Led by Professor Toshiro Moroishi of the Institute of Science Tokyo and Dr. Takashi Matsumoto from Kumamoto University, the research team evaluated the associated genes in both mice and human liver injury systems. Their findings suggest that iFerroptosis could serve as a biomarker for liver injuries, offering insights into unique therapeutic targets.
The Mechanism of Ferroptosis
Ferroptosis is a form of cell death triggered by excess intracellular iron, which leads to the production of highly reactive oxygen species. These species rapidly oxidize phospholipids, causing cellular damage. While ferroptosis has been linked to various diseases, recent evidence implicates it in liver pathologies such as fibrosis, cirrhosis, liver cancer, and hepatic ischemia-reperfusion injuries (HIRI).
The Japanese team addressed a significant gap in the field: the lack of a reliable model for iron overload-induced ferroptosis. By developing an innovative mouse model, they were able to identify specific gene expression patterns that may inform potential therapeutic interventions.
Development of the Mouse Model
To create the model, researchers developed liver-specific FBXL5 knockout (FBXL5 liver-KO) mice. FBXL5 is a protein that helps regulate cellular iron levels. The knockout mice were then fed a high iron diet to induce ferroptosis. “In the present study, we used this FBXL5 liver-KO to establish an iron overload-induced ferroptosis model and identify commonly regulated genes in the hepatic response to ferroptosis using a transcriptome-wide approach,” explains Moroishi.
Compared to control mice, the FBXL5 liver-KO mice exhibited increased levels of liver damage and high levels of lipid peroxidation, characteristic of ferroptosis. These findings confirmed that FBXL5 liver-KO mice were ideal models for studying hepatic ferroptosis.
Identifying the iFerroptosis Gene Signature
Through transcriptomic comparison, the researchers identified a marked difference in gene expression profiles between control and FBXL5 liver-KO mice. This led to the identification of 100 commonly upregulated genes, establishing an integrated ferroptosis gene signature for hepatic ferroptosis, termed iFerroptosis.
The gene expression profiles of this model were also compared with those of a redox potential reduction-induced ferroptosis model, further validating the iFerroptosis signature.
Implications for Human Health
To understand the impact of ferroptosis on postoperative recovery, the researchers examined preoperative serum iron levels in 174 patients undergoing hepatic resections. Patients with high preoperative serum iron levels showed significant enrichment of iFerroptosis gene signatures and had sustained postoperative liver damage compared to those with lower iron levels.
“Utilizing the iFerroptosis gene set may help to further understand ferroptosis-related hepatic disorders and offer insights into potential therapeutic strategies targeting ferroptosis to improve outcomes in patients with liver diseases,” concludes Moroishi.

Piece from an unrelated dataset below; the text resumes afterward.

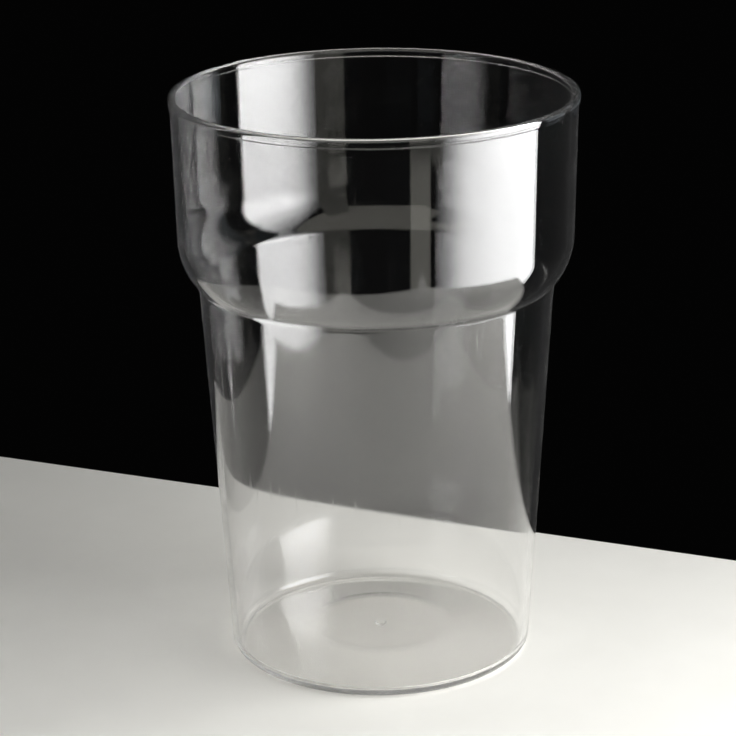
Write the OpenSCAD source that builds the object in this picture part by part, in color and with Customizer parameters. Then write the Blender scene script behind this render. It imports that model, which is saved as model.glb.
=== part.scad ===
// Clear plastic tumbler, moulded in one piece and open at the top.
// The whole cup is one section turned about the Z axis. The section is a closed run of
// corners, each with its own fillet radius: from the middle of the underside out to the foot,
// up the outside to the rim bead, over the lip, and down the inside to the middle of the floor.
// Origin at the centre of the foot, on the surface that the cup stands on. Millimetres.

/* [Rim] */
// Height of the cup
cup_h = 129.6; // [120:0.1:140]
// Diameter over the rim bead, the widest part of the cup
rim_d = 90; // [87:0.5:96]
// Height of the rim bead
bead_h = 2; // [1.5:0.1:3]
// How far the bead stands out from the collar
bead_proud = 0.4; // [0.2:0.05:0.8]
// Radius along the lower edge of the bead
bead_r = 0.35; // [0.1:0.05:0.5]
// Radius over the outer edge of the lip
lip_outer_r = 1; // [0.4:0.05:1.2]
// Radius over the inner edge of the lip
lip_inner_r = 0.9; // [0.4:0.05:1.2]

/* [Wall] */
// Thickness of the wall, the same from the lip to the foot
wall = 1.4; // [1:0.1:2]
// Slope of the collar from upright, in degrees
collar_draft = 1.2; // [0.5:0.1:2.5]

/* [Shoulder] */
// Slope of the shoulder from upright, in degrees
shoulder_angle = 41; // [35:1:50]
// Radius of the shoulder's outward bend, on the outside
shoulder_r = 15; // [8:0.5:18]
// Height of the waist, where the shoulder meets the lower wall
waist_z = 87; // [75:0.1:92]
// Diameter of the cup at the waist
waist_d = 79.2; // [74:0.1:82]
// Radius of the waist's inward bend, on the outside
waist_r = 1; // [0.5:0.1:4]

/* [Foot and base] */
// Diameter at the bottom of the lower wall, before the heel is rounded
foot_d = 68.7; // [62:0.1:73]
// Radius of the heel, round the outside of the foot
heel_r = 2.1; // [1:0.1:3]
// Width of the flat ring that the cup stands on
foot_ring_w = 1.4; // [0.8:0.1:3]
// Height of the hollow under the base
recess_h = 2.5; // [1:0.1:4]
// Diameter of the flat middle of the hollow
recess_flat_d = 31; // [20:0.5:40]
// Radius where the hollow's slope meets its flat middle
recess_r = 20; // [10:1:30]
// Thickness of the base in the middle
base_t = 1.1; // [0.8:0.1:2]
// Height of the floor above the foot, where it would meet the wall without its fillet
floor_edge_z = 0.9; // [0.7:0.1:2]
// Radius inside, where the floor meets the wall
floor_r = 1.8; // [0.8:0.1:2.5]

/* [Gate mark] */
// Diameter of the stub left in the middle of the underside
gate_d = 2.4; // [1.5:0.1:4]
// Height of the stub
gate_h = 0.4; // [0.2:0.05:0.5]
// Radius round the stub's edge
gate_r = 0.15; // [0.05:0.05:0.2]

/* [Hidden] */
clear_plastic = [0.88, 0.92, 0.91, 0.35];

// How far a straight step may cut inside the arc that it follows
arc_sag = 0.005;
// Steps round the cup when it is drawn
$fn = 180;

// Share of a side that the two fillets at its ends may take up between them
fillet_share = 0.98;

// Where the collar's outside starts, under the bead
collar_top = [rim_d/2 - bead_proud, cup_h - bead_h];
waist = [waist_d/2, waist_z];
heel = [foot_d/2, 0];

// The collar's slope and the shoulder's slope meet in this corner
collar_slope = tan(collar_draft);
shoulder_slope = tan(shoulder_angle);
shoulder_z = (collar_top.x - waist.x - collar_slope*collar_top.y + shoulder_slope*waist.y)
    /(shoulder_slope - collar_slope);
shoulder = [waist.x + shoulder_slope*(shoulder_z - waist.y), shoulder_z];

// The inside keeps one wall's thickness from the outside
inner_waist = inset(heel, waist, shoulder, wall);
inner_shoulder = inset(waist, shoulder, collar_top, wall);
floor_z = recess_h + base_t;
inner_lip_x = along(inner_shoulder, collar_top - shoulder, cup_h);
floor_corner_x = along(inner_waist, waist - heel, floor_edge_z);

// Corners of the section: distance from the axis, height, fillet radius
outside = [
    [0, recess_h - gate_h, 0],
    [gate_d/2, recess_h - gate_h, gate_r],
    [gate_d/2, recess_h, gate_r],
    [recess_flat_d/2, recess_h, recess_r],
    [heel.x - heel_r - foot_ring_w, 0, foot_ring_w/2],
    [heel.x, heel.y, heel_r],
    [waist.x, waist.y, waist_r],
    [shoulder.x, shoulder.y, shoulder_r],
    [collar_top.x, collar_top.y, 0],
    [rim_d/2, collar_top.y, bead_r],
    [rim_d/2, cup_h, lip_outer_r],
];
inside = [
    [inner_lip_x, cup_h, lip_inner_r],
    [inner_shoulder.x, inner_shoulder.y, shoulder_r - wall],
    [inner_waist.x, inner_waist.y, waist_r + wall],
    [floor_corner_x, floor_edge_z, floor_r],
    [recess_flat_d/2, floor_z, recess_r + base_t],
    [0, floor_z, 0],
];

function unit(v) = v/norm(v);
function left_of(v) = [-v.y, v.x];

// The corner b of the run a, b, c, moved by t to the left of both its sides
function inset(a, b, c, t) =
    let (m = left_of(unit(b - a)), n = left_of(unit(c - b)))
    b + t*(m + n)/(1 + m*n);

// Distance from the axis, at height z, of the line through p in direction d
function along(p, d, z) = p.x + d.x*(z - p.y)/d.y;

// Position of corner i of a closed run
function spot(run, i) =
    let (c = run[(i + len(run)) % len(run)])
    [c[0], c[1]];

// Angle that the run turns through at corner i
function turn(run, i) =
    let (u = unit(spot(run, i) - spot(run, i - 1)), v = unit(spot(run, i + 1) - spot(run, i)))
    acos(max(-1, min(1, u*v)));

// Length of each side that the fillet at corner i would take up
function reach(run, i) = run[(i + len(run)) % len(run)][2]*tan(turn(run, i)/2);

// Share of its radius that the fillet at corner i keeps, so that it fits beside its neighbours
function kept(run, i) =
    let (
        before = norm(spot(run, i) - spot(run, i - 1))*fillet_share,
        after = norm(spot(run, i + 1) - spot(run, i))*fillet_share,
        own = reach(run, i)
    )
    min(1, before/max(own + reach(run, i - 1), before), after/max(own + reach(run, i + 1), after));

// Points of the fillet at corner i, or the corner itself where it has no radius
function fillet(run, i) =
    let (
        r = run[i][2]*kept(run, i),
        b = spot(run, i),
        u = unit(b - spot(run, i - 1)),
        v = unit(spot(run, i + 1) - b),
        swing = turn(run, i),
        way = sign(cross(u, v)),
        start = b - u*r*tan(swing/2),
        centre = start + left_of(u)*r*way,
        from = start - centre,
        steps = r == 0 ? 0 : max(2, ceil(swing/(2*acos(1 - arc_sag/r))))
    )
    r == 0 ? [b] : [
        for (k = [0:steps])
            let (a = way*swing*k/steps)
            centre + [from.x*cos(a) - from.y*sin(a), from.x*sin(a) + from.y*cos(a)]
    ];

function rounded(run) = [for (i = [0:len(run) - 1]) each fillet(run, i)];

module tumbler() {
    color(clear_plastic)
        rotate_extrude()
            polygon(rounded(concat(outside, inside)));
}

tumbler();
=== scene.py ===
import math
import bpy
from mathutils import Matrix, Vector


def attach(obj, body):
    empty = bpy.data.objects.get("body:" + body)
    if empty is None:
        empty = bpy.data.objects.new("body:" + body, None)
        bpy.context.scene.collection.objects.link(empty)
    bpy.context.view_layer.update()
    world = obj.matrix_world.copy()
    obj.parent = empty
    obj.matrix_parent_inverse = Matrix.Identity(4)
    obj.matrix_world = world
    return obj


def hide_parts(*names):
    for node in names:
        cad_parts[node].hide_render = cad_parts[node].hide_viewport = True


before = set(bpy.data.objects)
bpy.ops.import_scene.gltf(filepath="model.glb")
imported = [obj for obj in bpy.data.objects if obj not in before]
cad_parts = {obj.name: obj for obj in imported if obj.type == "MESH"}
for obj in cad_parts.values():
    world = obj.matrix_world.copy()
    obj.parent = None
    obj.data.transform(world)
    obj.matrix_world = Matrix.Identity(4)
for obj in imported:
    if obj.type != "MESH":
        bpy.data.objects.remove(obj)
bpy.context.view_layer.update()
bpy.ops.object.select_all(action="DESELECT")

# Camera. A long lens looks down on the cup from in front, turned and tipped a
# fraction of a degree, as a camera held by hand is.
MM = 0.001
CAMERA_PLACE = Vector((0, -561.24, 257.6)) * MM
CAMERA_DOWN = math.radians(18.883)
CAMERA_TURN = math.radians(0.2207)
CAMERA_ROLL = math.radians(-0.806)
bpy.ops.object.camera_add()
camera = bpy.context.object
camera.name = "camera"
camera.data.lens = 128.48
camera.data.sensor_width = 36
camera.data.clip_start = 0.01
camera.data.clip_end = 20
camera.matrix_world = (
    Matrix.Translation(CAMERA_PLACE)
    @ Matrix.Rotation(CAMERA_TURN, 4, "Z")
    @ Matrix.Rotation(math.pi / 2 - CAMERA_DOWN, 4, "X")
    @ Matrix.Rotation(CAMERA_ROLL, 4, "Z")
)
bpy.context.scene.camera = camera

# Table. A pale matt board of A3 size, set askew under the cup, with its edges eased.
# It stands alone in the dark, so that the clear wall shows against black.
BOARD_SIZE = Vector((420, 300, 12)) * MM
BOARD_MIDDLE = Vector((0.5, -85.1, -6.01)) * MM
BOARD_TURN = math.radians(-22.39)
BOARD_EDGE = 0.6 * MM
BOARD_TOOTH = 0.05 * MM
BOARD_DARKER = (0.80, 0.79, 0.745, 1)
BOARD_LIGHTER = (0.83, 0.82, 0.775, 1)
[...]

This study not only identified a gene signature characteristic of hepatic ferroptosis but also highlighted how high serum iron levels may predict delayed postoperative recovery in patients with liver disorders.
The findings underscore the potential of iFerroptosis as a biomarker and therapeutic target, offering a new avenue for research and treatment in liver diseases. As the medical community continues to explore the implications of ferroptosis, this study provides a crucial foundation for future work.